I spent several weeks asking myself that very question as I found many of my indicators coming up short. And my questioning led to a review of all 14 indicators I use. Of those, which have been tried and true through all kinds of market conditions, one stood out as being truly outstanding and reliable. And that indicator is, drum roll please... Full Stochastic.

Now you might be disappointed that such a well known indicator has proven to be so effective in recent volatile markets, but don't be. I don't know about you, but I'll take all the help I can get to remain profitable when only a small percentage of money managers, newsletter writers and active traders have been able to do that during the brutal bear market we've experienced.

A Little Background

The Stochastic Oscillator was developed by George Lane in the 1950s and is a momentum indicator that shows the current closing price relative to the high/low range of a defined period, the most common of which is 14 days.

There are three types of Stochastic: Fast, Slow and Full. We don't have room to get into a full discussion of how these are calculated but suffice to say there are two lines that crossover each other to generate buy/sell signals and two ranges to indicate overbought or oversold.

In my work, I use the Full Stochastic Oscillator that uses the two previous mentioned lines plus an additional parameter to smooth out the momentum indicator. In the chart below, we can see the overbought range which is above 80 and the oversold range which is 20 or below.

The red line crossing over the black also generates buy and sell signals but these can be subject to whipsaws and in my view aren't reliable by themselves. The best signals, in my view, resembles the one in the S&P chart below at the beginning of 2009 when the black line crossed over the red, the lines turned down and broke through the 80 level in a sharp descent just before the steep decline of early 2009 began in earnest.

Now looking at real time in the daily chart of the S&P 500 above, we see that the full stochastic is at oversold levels (near or below 20) and that the lines are flattening out, indicating a sideways trend with the line oscillating between buy and sell; in other words a market with no commitment to move up or down.

So this would tell us that on the daily, the S&P 500 is oversold and trending sideways to down and this is confirmed by the MACD at the bottom also trending downward and on a "sell signal."

Next let's take a look at the same chart on the same day but on the weekly stochastic.

Here we see a slightly different story, with the stochastic lines in a mid position but on a definite sell signal with the black line crossing below the red and starting to curve down. This takes a longer term view and confirms the daily picture except for the MACD below indicating a contradictory signal with a weekly uptrend underway.

So, what can we make of this situation?

The S&P 500 has started an up move but still remains at much oversold levels and now is moving sideways. And on the candlestick chart, you can see that it has been in a 200 point trading range since October, 2008. An astute trader would be watching for an imminent up move because the weekly MACD is on a "buy" signal and the daily stochastic appears ready to make a turn up from much oversold levels.

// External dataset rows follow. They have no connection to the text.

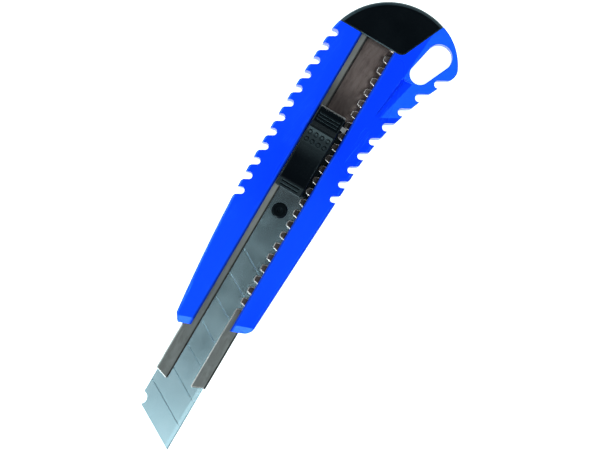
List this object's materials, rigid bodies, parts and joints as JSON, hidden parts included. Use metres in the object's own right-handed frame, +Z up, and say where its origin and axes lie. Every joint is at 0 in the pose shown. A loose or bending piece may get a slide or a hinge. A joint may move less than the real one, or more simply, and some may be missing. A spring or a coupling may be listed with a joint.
{
  "type": "utility knife",
  "caption": "Snap-off blade knife: flared grip handle, steel guide channel with a toothed edge, sliding blade on a sprung thumb slide, pull-off end cap.",
  "frame": {"origin": "centre of the overall box at its lowest face: on the flat back, under the middle of the knife", "axes": "+X from the end cap to the blade's tip, +Y towards the lanyard lobe and the cutting edge, +Z up from the flat back to the thumb slide"},
  "size_m": [0.1836, 0.0484, 0.0137],
  "materials": {
    "handle_blue": "moulded ABS, satin gloss",
    "black_plastic": "moulded, fine texture",
    "channel_steel": "rolled sheet, dull",
    "spring_steel": "bright strip",
    "blade_steel": "ground carbon steel"
  },
  "bodies": {
    "handle": {"handle_body": "handle_blue", "blade_channel": "channel_steel"},
    "cap": {"end_cap": "black_plastic"},
    "slider": {"blade_segment_1": "blade_steel", "blade_segment_2": "blade_steel", "blade_segment_3": "blade_steel", "blade_segment_4": "blade_steel", "blade_segment_5": "blade_steel", "blade_segment_6": "blade_steel", "blade_segment_7": "blade_steel", "blade_tang": "blade_steel", "blade_carrier": "black_plastic", "thumb_slide": "black_plastic", "lock_spring": "spring_steel"}
  },
  "joints": [
    {"name": "blade_slide", "type": "slide", "parent": "handle", "child": "slider", "axis": [1, 0, 0], "range_m": [-0.02766, 0.05532], "deforming": ["lock_spring"]},
    {"name": "cap_pull", "type": "slide", "parent": "handle", "child": "cap", "axis": [-1, 0, 0], "range_m": [0, 0.014]}
  ]
}
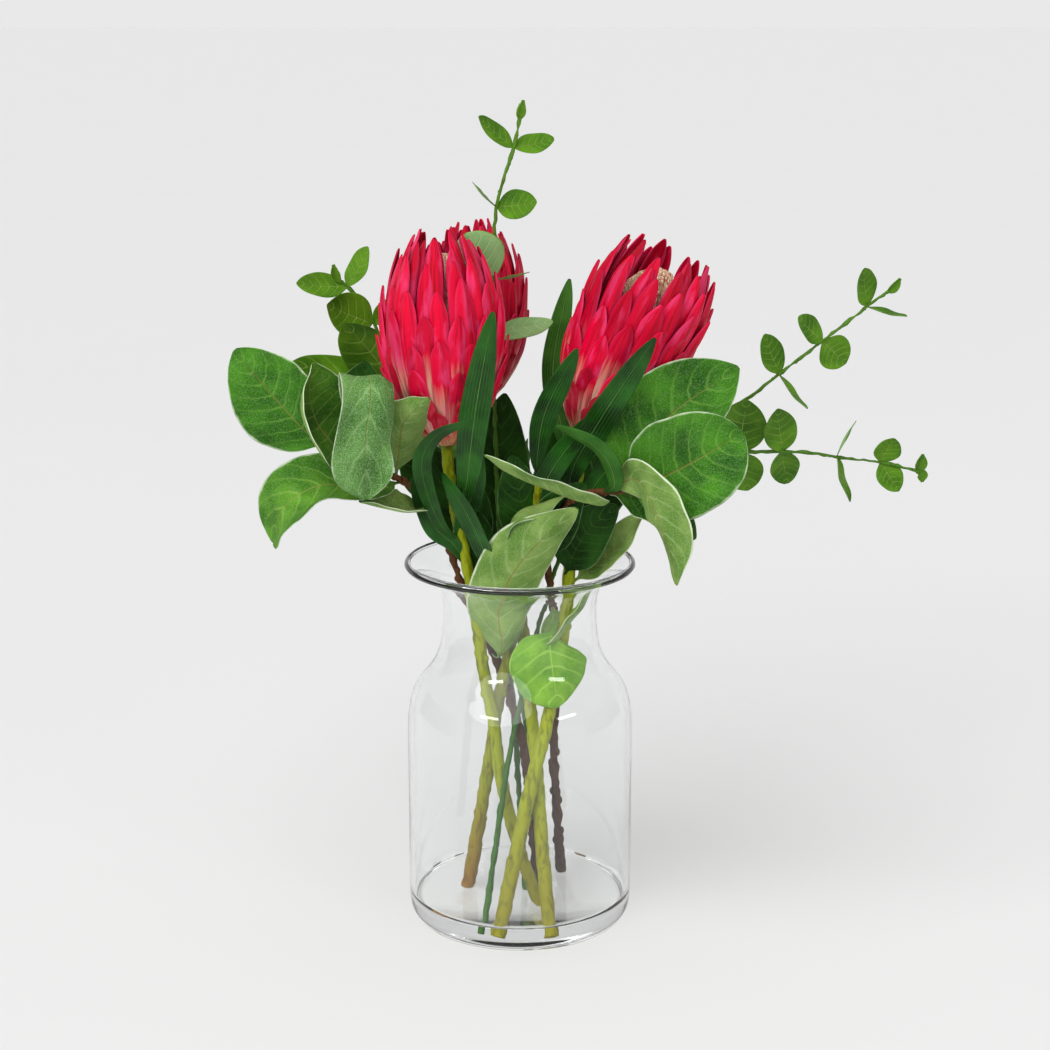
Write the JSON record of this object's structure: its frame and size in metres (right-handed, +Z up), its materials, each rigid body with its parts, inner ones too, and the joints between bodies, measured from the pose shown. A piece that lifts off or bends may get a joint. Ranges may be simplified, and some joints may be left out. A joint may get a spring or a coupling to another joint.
{
  "type": "protea flower arrangement in glass vase",
  "caption": "Protea blooms with felted, strap-shaped and eucalyptus leaves, standing in a clear set layer inside a round glass vase with a flared lip.",
  "frame": {"origin": "centre of the vase's flat foot, where it stands", "axes": "+Z up along the vase's axis, +X to the arrangement's right seen from the front, and -Y towards the viewer in front"},
  "size_m": [0.3643, 0.1494, 0.4395],
  "materials": {
    "clear_glass": "clear polished blown glass",
    "clear_resin": "clear cast layer, glossy",
    "protea_stem": "yellow-green stem with leaf scars, satin",
    "sprig_stem": "thin green-brown stem, satin",
    "bark": "rough dark bark",
    "felted_leaf": "grey-green felted leaf with a pale woolly margin",
    "strap_leaf": "dark green leaf with a pale midrib, satin",
    "eucalyptus_leaf": "green leaf with fine pale veins, matte",
    "bract": "crimson-pink bract, paler at base and tip, soft satin",
    "flower_core": "cream woolly flower centre"
  },
  "bodies": {
    "root": {"back_bloom_core": "flower_core", "back_bloom_inner_bracts": "bract", "back_bloom_outer_bracts": "bract", "clear_set_layer": "clear_resin", "glass_vase": "clear_glass", "left_bloom_core": "flower_core", "left_bloom_inner_bracts": "bract", "left_bloom_middle_bracts": "bract", "left_bloom_outer_bracts": "bract", "left_branch_cupped_leaf": "felted_leaf", "left_branch_curled_leaf": "felted_leaf", "left_branch_end_leaf": "felted_leaf", "left_branch_hanging_leaf": "felted_leaf", "left_branch_low_leaf": "felted_leaf", "left_branch_rear_leaf": "felted_leaf", "left_branch_small_leaf": "felted_leaf", "left_branch_stem": "bark", "left_pair_1": "eucalyptus_leaf", "left_pair_2": "eucalyptus_leaf", "left_pair_3": "eucalyptus_leaf", "lower_right_pair_1": "eucalyptus_leaf", "lower_right_pair_2": "eucalyptus_leaf", "lower_right_pair_3": "eucalyptus_leaf", "lower_right_pair_4": "eucalyptus_leaf", "neck_broad_leaf": "felted_leaf", "neck_hanging_leaf": "felted_leaf", "protea_back_stem": "protea_stem", "protea_left_stem": "protea_stem", "protea_right_stem": "protea_stem", "protea_shoot_stem": "protea_stem", "right_bloom_core": "flower_core", "right_bloom_inner_bracts": "bract", "right_bloom_middle_bracts": "bract", "right_bloom_outer_bracts": "bract", "right_branch_hanging_leaf": "felted_leaf", "right_branch_long_leaf": "felted_leaf", "right_branch_rear_leaf": "felted_leaf", "right_branch_round_leaf": "felted_leaf", "right_branch_stem": "bark", "rim_leaf": "felted_leaf", "shadow_leaf": "felted_leaf", "sprig_left_stem": "sprig_stem", "sprig_lower_right_stem": "sprig_stem", "sprig_top_stem": "sprig_stem", "sprig_upper_right_stem": "sprig_stem", "strap_leaf_arched": "strap_leaf", "strap_leaf_centre": "strap_leaf", "strap_leaf_curved": "strap_leaf", "strap_leaf_inner": "strap_leaf", "strap_leaf_left": "strap_leaf", "strap_leaf_rear": "strap_leaf", "strap_leaf_right": "strap_leaf", "top_pair_1": "eucalyptus_leaf", "top_pair_2": "eucalyptus_leaf", "top_pair_3": "eucalyptus_leaf", "top_pair_4": "eucalyptus_leaf", "upper_right_pair_1": "eucalyptus_leaf", "upper_right_pair_2": "eucalyptus_leaf", "upper_right_pair_3": "eucalyptus_leaf"}
  },
  "joints": []
}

In volatile markets, the daily indicator tends to be the most useful and reliable, but I always look for confirmation from other indicators like the weekly stochastic and MACD and where the stochastic is relative to the overbought and oversold zones.

When several of these indicators line up and point the same way, up or down, and the lines are moving out of one of the extreme zones, a reliable signal is underway and the trader can execute his move with a high degree of confidence in the outcome.

The nicest thing about the stochastic is that it can keep up with fast moving, volatile, trading range markets and offer the active trader a useful tool when other indicators have failed.